After the festive season (a period of indulgence, surplus and overstimulation) it's not surprising people crave a more habitual, idealistic routine; the concept of eating clean, waking up early and going to the gym feels energising and a remedy for seasonal blues, the new year becomes a time of reflection… however resolutions eventually diminish and instead start to feed our insecurities, demotivating us as the month progresses. 

 

People’s insecurities and vulnerabilities don't go unnoticed by larger institutions either, the new year is a feeding ground for the capitalist regime that relies on people to continue the cycle of self-doubt to make money. shops release brand-new workout ranges, promote the newest food craze for the new year and release the latest skincare and beauty products knowingly anticipating high revenues, companies target you when you are vulnerable and create the perfect facade that they are offering the solution.
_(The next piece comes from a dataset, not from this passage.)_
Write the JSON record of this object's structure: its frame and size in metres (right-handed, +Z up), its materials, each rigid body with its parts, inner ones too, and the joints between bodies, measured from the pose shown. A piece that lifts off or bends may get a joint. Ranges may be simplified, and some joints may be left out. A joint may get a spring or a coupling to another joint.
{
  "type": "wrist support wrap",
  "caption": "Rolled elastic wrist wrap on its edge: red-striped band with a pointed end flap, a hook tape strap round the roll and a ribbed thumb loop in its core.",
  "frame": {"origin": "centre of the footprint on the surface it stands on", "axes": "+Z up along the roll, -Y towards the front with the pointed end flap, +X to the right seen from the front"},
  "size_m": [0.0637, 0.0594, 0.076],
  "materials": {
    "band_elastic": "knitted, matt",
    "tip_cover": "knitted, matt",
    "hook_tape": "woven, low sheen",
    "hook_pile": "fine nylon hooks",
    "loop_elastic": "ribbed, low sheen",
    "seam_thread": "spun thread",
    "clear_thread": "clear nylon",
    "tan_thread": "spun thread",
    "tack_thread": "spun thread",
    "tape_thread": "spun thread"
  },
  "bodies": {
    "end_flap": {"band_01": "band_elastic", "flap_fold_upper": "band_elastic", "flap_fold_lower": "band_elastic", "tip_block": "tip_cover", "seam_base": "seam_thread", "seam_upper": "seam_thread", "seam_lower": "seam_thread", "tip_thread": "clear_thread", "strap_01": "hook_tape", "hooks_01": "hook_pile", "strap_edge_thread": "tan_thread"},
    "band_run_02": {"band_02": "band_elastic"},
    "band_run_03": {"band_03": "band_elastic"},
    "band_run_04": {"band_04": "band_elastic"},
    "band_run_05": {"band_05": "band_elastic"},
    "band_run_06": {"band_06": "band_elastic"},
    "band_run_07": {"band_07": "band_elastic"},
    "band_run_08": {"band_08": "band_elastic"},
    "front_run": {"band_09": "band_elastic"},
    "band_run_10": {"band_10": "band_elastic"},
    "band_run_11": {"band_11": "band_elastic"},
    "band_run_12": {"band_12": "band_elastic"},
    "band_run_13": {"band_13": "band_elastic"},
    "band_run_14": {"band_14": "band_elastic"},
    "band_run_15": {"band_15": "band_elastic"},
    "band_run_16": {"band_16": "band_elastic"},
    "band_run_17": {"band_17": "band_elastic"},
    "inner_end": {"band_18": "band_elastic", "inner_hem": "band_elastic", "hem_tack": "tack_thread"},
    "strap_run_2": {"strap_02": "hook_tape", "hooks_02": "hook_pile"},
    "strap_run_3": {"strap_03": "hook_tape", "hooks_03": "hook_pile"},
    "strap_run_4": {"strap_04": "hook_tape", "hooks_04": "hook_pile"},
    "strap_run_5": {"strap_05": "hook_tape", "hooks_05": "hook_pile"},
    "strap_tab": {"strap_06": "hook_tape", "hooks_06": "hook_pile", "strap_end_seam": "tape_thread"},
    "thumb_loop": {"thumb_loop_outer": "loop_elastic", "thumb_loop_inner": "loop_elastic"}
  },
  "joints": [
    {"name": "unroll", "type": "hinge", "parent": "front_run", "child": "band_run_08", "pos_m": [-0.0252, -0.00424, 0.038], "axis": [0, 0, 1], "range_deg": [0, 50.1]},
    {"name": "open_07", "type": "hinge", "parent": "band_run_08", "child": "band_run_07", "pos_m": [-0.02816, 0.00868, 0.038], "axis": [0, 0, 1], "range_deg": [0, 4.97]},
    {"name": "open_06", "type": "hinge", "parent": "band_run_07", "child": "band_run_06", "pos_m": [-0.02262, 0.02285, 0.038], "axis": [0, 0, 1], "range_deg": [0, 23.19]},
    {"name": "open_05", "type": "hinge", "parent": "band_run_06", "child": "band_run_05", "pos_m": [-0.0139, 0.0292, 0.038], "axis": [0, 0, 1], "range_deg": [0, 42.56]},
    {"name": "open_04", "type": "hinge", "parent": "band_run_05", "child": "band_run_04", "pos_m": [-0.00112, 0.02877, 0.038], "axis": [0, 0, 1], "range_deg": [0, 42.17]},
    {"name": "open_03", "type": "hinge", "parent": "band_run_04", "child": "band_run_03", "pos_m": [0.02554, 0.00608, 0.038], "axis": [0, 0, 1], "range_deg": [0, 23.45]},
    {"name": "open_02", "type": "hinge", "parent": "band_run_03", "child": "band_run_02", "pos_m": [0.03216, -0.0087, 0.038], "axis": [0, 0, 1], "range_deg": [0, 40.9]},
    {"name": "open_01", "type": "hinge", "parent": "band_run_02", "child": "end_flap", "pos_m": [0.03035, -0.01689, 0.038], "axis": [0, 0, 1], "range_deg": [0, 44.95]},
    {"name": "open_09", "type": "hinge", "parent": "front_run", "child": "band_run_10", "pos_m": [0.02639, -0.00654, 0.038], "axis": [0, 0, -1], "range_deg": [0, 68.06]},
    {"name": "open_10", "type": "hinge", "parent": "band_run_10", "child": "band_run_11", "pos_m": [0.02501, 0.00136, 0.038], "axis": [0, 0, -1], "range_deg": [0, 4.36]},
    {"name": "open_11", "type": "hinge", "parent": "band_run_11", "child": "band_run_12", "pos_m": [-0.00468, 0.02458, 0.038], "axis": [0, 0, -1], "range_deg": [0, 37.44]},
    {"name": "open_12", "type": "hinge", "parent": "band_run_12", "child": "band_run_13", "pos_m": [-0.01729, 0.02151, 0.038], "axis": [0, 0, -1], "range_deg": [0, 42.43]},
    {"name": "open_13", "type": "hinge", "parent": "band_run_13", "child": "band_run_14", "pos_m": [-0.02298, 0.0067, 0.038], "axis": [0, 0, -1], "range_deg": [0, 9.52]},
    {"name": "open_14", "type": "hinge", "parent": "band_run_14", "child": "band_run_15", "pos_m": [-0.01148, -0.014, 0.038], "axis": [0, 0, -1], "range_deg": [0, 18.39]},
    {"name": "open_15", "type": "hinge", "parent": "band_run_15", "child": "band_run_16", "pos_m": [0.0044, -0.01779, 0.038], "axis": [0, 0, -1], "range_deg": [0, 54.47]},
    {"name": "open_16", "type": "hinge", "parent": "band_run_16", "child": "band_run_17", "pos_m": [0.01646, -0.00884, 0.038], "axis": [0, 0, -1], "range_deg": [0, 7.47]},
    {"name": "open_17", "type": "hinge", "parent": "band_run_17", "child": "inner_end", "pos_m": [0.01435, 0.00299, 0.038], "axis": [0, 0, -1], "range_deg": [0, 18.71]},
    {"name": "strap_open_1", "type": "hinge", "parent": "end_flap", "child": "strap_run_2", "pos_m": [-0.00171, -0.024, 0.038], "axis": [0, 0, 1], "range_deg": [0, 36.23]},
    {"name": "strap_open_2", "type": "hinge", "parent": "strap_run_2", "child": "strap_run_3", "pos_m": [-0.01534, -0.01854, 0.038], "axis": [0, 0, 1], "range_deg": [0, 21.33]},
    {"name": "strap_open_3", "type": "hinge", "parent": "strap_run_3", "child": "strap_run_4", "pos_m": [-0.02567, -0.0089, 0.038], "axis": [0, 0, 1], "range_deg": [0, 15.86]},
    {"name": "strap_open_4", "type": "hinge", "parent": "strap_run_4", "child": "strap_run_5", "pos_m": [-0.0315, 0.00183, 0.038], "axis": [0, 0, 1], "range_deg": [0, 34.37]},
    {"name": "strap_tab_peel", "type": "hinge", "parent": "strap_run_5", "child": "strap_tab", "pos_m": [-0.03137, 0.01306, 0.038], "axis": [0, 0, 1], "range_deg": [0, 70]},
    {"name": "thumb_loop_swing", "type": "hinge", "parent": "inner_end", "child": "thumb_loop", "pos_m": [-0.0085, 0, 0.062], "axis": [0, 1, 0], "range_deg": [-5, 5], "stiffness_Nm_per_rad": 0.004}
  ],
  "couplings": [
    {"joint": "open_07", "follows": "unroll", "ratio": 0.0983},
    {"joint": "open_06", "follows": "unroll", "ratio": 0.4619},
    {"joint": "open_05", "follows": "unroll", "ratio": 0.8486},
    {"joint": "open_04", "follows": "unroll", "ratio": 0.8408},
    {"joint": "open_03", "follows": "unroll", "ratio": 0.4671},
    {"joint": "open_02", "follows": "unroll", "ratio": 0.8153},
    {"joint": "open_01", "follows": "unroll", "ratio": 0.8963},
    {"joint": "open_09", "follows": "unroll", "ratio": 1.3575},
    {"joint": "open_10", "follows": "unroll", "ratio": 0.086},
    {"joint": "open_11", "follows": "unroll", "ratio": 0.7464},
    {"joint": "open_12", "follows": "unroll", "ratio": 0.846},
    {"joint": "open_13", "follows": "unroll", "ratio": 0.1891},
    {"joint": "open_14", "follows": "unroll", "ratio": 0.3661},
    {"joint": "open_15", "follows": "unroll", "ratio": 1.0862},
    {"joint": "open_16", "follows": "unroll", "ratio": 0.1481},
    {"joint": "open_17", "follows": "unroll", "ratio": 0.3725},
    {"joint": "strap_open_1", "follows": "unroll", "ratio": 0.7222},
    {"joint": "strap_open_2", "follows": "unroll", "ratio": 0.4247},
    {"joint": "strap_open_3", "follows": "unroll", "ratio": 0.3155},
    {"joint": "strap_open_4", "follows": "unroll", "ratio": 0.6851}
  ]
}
This ideology of self-improvement through consumption is completely contradictory and provokes people’s failure further as they look for success through materialism rather than internal change.

 

The motion of New Year New Me further fuels people’s winter blues, unsurprisingly January holds the ‘saddest day of the year’, recorded as the third Monday of January this of course is not coincidental by the middle of January many people inevitably start to lose motivation, and lose track of the new habits they've hoped to develop, ironically making January not a month of progress and change but rather a time of self-doubt and incompetence.

 

Perhaps the only resolution we should carry with us into this year is to stop setting unattainable goals and instead build up a better relationship with ourselves through strengthening our relationships and well-being one day at a time. Only then will change become a visual entity and not just an empty promise/goal.